I would agree that these are either bodily harms or do border on bodily harms, yes. But the point is: Are these caused by immigration — or are these caused by how immigration is handled?

  • There are no "legitimate" laws. Anybody can claim that that other law is "not legitimate". True scotsman.
  • Deportation has a cost, both monetary and bodily (harm). Does stealing merit corporal punishment? No, according to humanism.
  • When people are desperate enough, they will try to escape their current conditions — you would, too. The only way to physically stop them is to inflict bodily harm. If immigration were legal, smugglers were out of a job.
  • Sellings drugs involves harms people. But: If you can't work legally, do you have a choice? No, you have to work illegally. Why would immigrants volunteer to work in the drug trade? These are people like you, and they would rather not. Drug trade is not immanent to immigration.
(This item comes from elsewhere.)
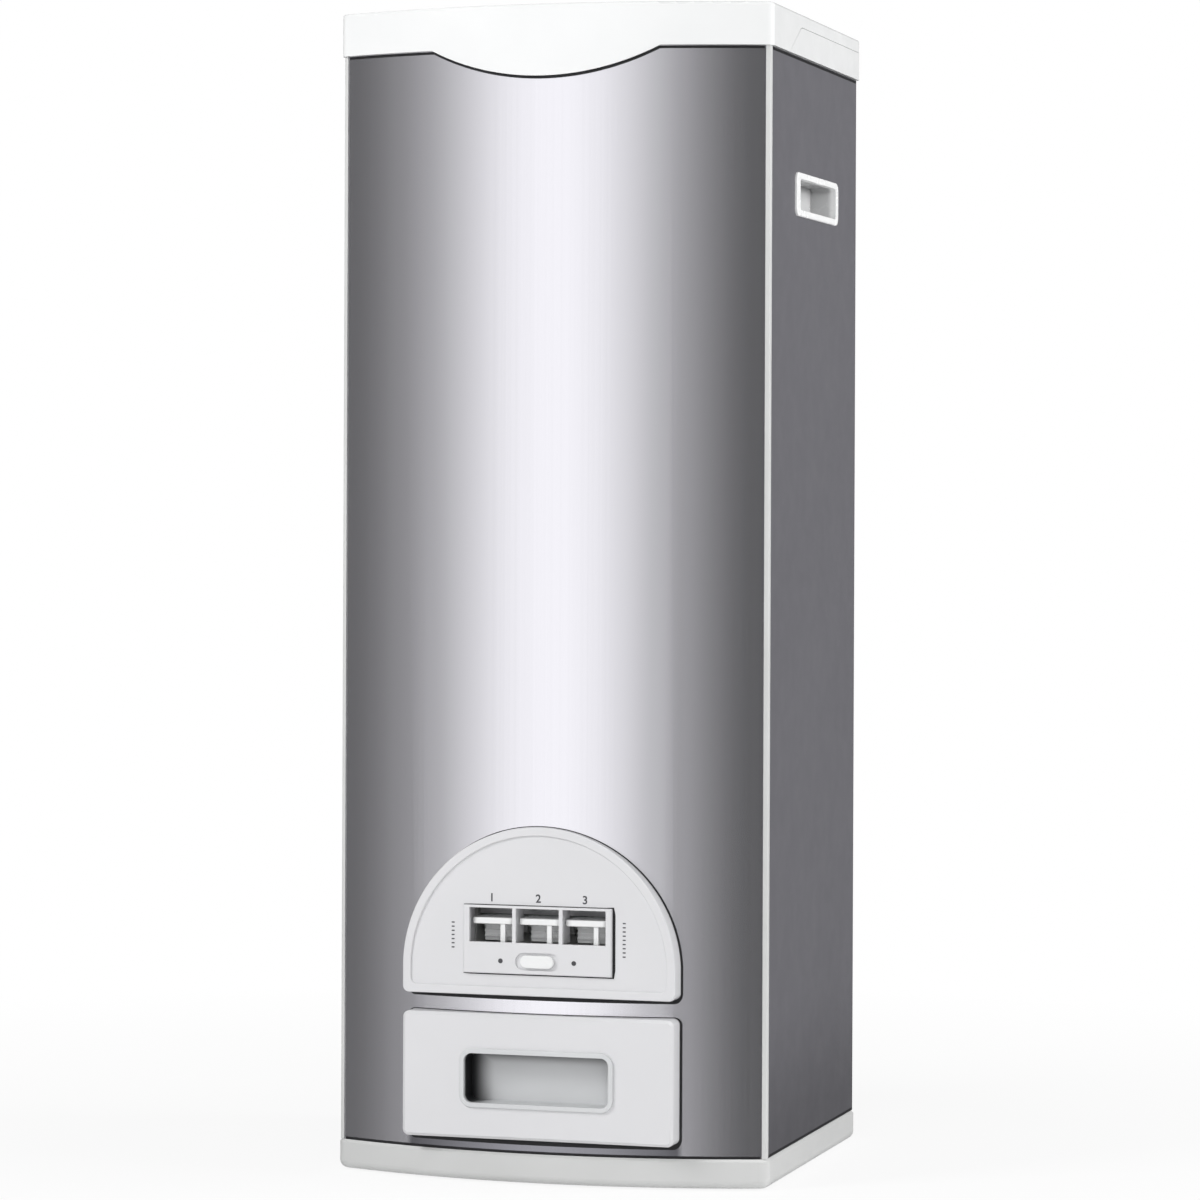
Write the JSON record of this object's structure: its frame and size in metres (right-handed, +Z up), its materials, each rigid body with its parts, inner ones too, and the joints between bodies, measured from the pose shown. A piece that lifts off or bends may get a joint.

Much of what you are attributing to "immigration" is actually "consequence of current handling of immigration". This is a policy question. The thinking that you can stop people who are very desperate does not work out.

This is not about outgroups, this is about core value, humanism: Do not inflict bodily harm on other people, regardless of whom.

No. Indirect economic "harms" are trade-offs. For example, if the price of chocolate rises, then some people cannot afford the amount of chocolate they used to buy. That's not a harm — yes, the chocolate buyer is worse off, but there is a chocolate producer on the other end, who would in turn be worse off if the price were lower.

Many economic trade-offs are harmful. You are aware of this, hence why your economic example is of someone not getting a luxury confectionary, as opposed to someone losing their job, losing access to affordable housing, having to live in less-safe / more dangerous neighborhoods, enduring significant stresses and related health and social consequences due to economic consequences that benefit other people.

And this is without further accounting for the not 'just' economic changes that can accompany macroeconomic changes, such as changes to culture, crime rates, and various other things that come with the macroeconomic trends and hurt people.

I'm after a precise definition of "harm" here, because that's relevant to my core values, Humanism. Do not harm human beings. One primary source of harm is loss of integrity of your own body (being subject to violence, …). Higher chocolate prices are ok, a threat to your existence is not. Let me call it "bodily harm" for the sake of discussion.

No, you may not, because the discussion is that you do not get to waive aside harms on the basis of semantic gerrymandering just because you do not want to acknowledge that your policy preferences hurt people, but you don't want outright admit you find that acceptable. You especially don't get to on the basis of a 'core value' that is routinely violated by both any action or inaction at a policy level.

Don't dodge the discussion, make your stand: does mass migration cause no harm, or does it cause harms but you are okay with that?